I come from a harsh environment and was struggling to shed that mindset so I was a little cynical of his words. I had a great time over the next 2 weeks or so, beautiful walks and scenery, and the most beautiful people imaginable. Then something happened. Something profound and life changing, and David’s prophesy of the Camino came true. And kept coming true.
Although it’s an ancient pilgrimage, I tried to steer clear from chapels, due to serious disillusionment with religion due to an almost militant Catholic upbringing. But one morning, tired, thirsty, and in need of shade, I ventured into a small chapel. I went to the front pew and internally said a few words (praying no less). It was only when I opened my eyes that I became aware that Ave Maria was quietly being played in the background. I could feel tears welling up in my eyes, something that had been happening ever more frequently over the last day or so. I hadn’t shed a tear for many years after the death of my baby daughter, so I pushed them down yet again. But at that instant I knew that the Camino was telling me that I needed healing. If you haven’t walked a Camino yet it might sound nonsense, but you’ll understand that the Camino ‘always provides’. I was incredibly self-conscious even though the chapel was nearly empty but I knew I had to let the tears fall in order to start addressing the hurt I silently carried with me every day.
Just as I tried to leave, an old nun, sitting at the back, beckoned me over. I was desperate to march past her as I felt like a complete fool but I didn’t want to ap- pear rude so I went over to her. Now, I spoke no Spanish, but whatever she said it seemed to go straight into my heart and soul. It all took mere seconds, but I found it excruciating and I was dying to run out and put my headphones in again to block out the noise in my head, but she gently took my hand and gave me a miraculous medal on a thin blue string. I thanked her in English and made to leave. Then to
my surprise I never ran away. I was greeted outside by my ‘Camino family’, but explained that I needed a few minutes to myself. So, then the most beautiful experience happened. Tears began to flood down my face and I was powerless to stop them. They weren’t tears of sadness but tears of healing and of happiness and they flowed and flowed for what seemed like an eternity.
For the first time in my adult life I felt true peace within. My mind finally felt still and calm. I was 40 at the time and had tried virtually everything to come to terms with who I was and things I had done, but nothing touched what I felt that day. It was beautiful and priceless, pure and honest. I knew the meaning of joy.
I was only out of rehab a matter of weeks (my 6th time) due to a heroin addiction that had lasted over 20 years.

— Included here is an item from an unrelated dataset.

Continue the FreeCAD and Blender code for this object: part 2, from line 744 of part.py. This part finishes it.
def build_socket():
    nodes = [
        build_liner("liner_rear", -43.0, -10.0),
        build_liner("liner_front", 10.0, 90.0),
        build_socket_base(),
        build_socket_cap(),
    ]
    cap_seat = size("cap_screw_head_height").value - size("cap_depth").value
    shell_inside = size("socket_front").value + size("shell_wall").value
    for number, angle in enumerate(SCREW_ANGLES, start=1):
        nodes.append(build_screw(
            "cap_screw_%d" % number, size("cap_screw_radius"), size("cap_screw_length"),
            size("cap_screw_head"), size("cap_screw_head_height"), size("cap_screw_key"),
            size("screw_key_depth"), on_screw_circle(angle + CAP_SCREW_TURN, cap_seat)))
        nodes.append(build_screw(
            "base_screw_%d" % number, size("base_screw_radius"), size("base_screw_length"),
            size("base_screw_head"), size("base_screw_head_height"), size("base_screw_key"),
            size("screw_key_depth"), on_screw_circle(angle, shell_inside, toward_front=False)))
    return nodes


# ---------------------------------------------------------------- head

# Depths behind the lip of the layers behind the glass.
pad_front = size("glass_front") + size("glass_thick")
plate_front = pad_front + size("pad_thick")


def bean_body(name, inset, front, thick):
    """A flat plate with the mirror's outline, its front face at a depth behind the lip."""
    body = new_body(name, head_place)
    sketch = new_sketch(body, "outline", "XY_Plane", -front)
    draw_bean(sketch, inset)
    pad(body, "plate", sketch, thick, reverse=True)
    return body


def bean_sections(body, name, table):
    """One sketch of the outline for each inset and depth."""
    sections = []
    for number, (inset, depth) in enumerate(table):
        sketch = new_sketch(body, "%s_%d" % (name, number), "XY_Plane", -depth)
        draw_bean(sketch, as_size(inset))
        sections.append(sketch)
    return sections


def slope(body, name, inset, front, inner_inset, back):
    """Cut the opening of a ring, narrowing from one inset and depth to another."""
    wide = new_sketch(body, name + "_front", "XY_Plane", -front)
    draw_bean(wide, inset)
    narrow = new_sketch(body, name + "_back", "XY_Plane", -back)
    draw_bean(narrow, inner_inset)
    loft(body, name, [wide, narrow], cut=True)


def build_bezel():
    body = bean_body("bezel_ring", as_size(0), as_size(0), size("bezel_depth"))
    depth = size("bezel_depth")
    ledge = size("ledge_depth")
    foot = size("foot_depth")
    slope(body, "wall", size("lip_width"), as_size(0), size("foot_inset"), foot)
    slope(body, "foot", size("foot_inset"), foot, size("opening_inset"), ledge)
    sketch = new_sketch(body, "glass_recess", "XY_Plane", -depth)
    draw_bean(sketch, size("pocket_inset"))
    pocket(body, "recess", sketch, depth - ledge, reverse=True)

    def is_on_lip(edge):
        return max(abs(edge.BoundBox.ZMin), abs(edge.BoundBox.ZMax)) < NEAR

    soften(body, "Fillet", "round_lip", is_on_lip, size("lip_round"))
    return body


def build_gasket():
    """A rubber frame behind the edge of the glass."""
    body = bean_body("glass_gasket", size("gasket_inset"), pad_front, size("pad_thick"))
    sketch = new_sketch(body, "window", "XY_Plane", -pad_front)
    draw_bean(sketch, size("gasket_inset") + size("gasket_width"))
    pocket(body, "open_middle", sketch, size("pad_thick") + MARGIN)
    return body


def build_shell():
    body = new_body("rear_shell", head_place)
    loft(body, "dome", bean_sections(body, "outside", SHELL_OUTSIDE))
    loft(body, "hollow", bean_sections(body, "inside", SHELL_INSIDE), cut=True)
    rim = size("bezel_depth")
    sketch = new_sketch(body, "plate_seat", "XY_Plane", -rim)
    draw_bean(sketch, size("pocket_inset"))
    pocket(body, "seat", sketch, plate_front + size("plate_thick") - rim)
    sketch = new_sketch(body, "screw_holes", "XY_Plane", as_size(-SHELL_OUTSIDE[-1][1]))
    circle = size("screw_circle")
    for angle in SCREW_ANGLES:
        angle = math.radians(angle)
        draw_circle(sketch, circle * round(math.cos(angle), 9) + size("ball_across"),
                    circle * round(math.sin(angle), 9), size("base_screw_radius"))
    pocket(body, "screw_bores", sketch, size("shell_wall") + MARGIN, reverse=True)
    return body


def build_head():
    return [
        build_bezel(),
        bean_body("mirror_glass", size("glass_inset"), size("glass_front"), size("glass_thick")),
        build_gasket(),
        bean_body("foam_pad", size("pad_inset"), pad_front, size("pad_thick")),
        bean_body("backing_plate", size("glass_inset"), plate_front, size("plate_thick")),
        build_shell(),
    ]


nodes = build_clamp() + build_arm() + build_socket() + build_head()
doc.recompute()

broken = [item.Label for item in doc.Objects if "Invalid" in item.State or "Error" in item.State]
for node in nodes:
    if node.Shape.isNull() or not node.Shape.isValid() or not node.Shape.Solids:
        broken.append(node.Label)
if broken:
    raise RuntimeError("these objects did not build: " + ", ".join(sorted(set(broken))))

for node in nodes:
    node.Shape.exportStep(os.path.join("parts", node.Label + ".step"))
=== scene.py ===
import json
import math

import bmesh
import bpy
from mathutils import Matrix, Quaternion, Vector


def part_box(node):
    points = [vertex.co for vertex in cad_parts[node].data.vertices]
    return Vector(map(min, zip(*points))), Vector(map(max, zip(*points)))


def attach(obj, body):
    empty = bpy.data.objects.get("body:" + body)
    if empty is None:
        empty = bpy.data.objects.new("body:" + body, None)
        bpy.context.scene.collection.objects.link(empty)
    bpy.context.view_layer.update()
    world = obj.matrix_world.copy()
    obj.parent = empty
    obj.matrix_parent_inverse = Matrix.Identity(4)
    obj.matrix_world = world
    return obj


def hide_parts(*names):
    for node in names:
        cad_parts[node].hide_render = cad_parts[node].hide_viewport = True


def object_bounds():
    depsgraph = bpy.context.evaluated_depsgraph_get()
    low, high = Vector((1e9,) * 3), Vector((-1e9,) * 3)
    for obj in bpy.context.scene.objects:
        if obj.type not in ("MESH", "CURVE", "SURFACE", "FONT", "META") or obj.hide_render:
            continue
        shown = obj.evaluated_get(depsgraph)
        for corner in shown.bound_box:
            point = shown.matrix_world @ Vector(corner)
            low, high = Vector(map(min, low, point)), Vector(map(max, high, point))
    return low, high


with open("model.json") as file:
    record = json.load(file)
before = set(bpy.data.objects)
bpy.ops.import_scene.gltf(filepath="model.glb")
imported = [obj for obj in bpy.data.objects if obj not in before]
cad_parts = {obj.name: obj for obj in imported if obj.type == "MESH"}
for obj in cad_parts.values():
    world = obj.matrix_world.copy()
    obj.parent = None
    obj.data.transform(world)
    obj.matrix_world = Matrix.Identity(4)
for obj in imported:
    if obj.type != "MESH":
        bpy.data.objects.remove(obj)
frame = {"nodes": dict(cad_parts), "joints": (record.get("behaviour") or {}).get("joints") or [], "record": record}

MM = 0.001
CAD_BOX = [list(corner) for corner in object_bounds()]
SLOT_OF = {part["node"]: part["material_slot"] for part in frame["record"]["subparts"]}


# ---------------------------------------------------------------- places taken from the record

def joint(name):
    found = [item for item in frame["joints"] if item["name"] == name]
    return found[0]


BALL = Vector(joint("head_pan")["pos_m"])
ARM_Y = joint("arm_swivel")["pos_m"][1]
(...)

Walking the Camino was a long-time ambition since reading ‘The Pilgrimage’ by Paolo Coelho, but my true reason for walking the Way was I felt it was the last throw of the dice for me. My addiction had ruled me my entire adult life, after becoming addicted to prescribed codeine, before graduating to heroin and I knew unless there was some sort of spiritual change then I would die decades young at some point without ever having lived properly.

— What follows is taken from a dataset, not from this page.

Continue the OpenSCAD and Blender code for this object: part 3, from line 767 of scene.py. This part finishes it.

But something happened to me that morning. Something that even now I struggle to describe and since that moment I have never had the desire to use drugs of any form again. Doctors etc would no doubt be sceptical but I know in my heart the Camino healed and cured me from that day. The experience in the chapel was only the start of it. I went on to see and feel things I thought were impossible and when I laid my stone at Cruz de Ferro I felt euphoria more powerful than any drug. I knew I left my demons and pain on that hilltop and from there I not only walked the remainder of the way I also walked back to my family a changed man.
So the moral of this story is that the Camino will provide whatever it is you need. I was very sceptical of Aussie David back in Roncesvalles but on reflection, never truer words have I heard. Stick with it because something beyond our sphere of understanding happens to us on the way. I don’t know what it is, but I don’t have to. I just know that it happens and for someone who isn’t religious I truly believe that it’s a miracle that is there for all peregrinos. David and Lynn A., from the bottom of my heart, thank you. Your words were as accurate as a child repeating its mother’s name. I feel I have come home spiritually since the CF and I am honoured and privileged to be able to walk the Camino Portugués in June this year. Oh and by the way, I haven’t used a drug, or
even thought about using them, since that morning in the Chapel. Buen Camino my friends!
Peter (printed with permission but surname and location undisclosed)
EDITOR: We don’t know who Queenslanders Lynn and David are. Checking our records, it doesn’t appear that they have been members of AFotC, but their compassion, and Sunshine State warmth, has contributed to the above story.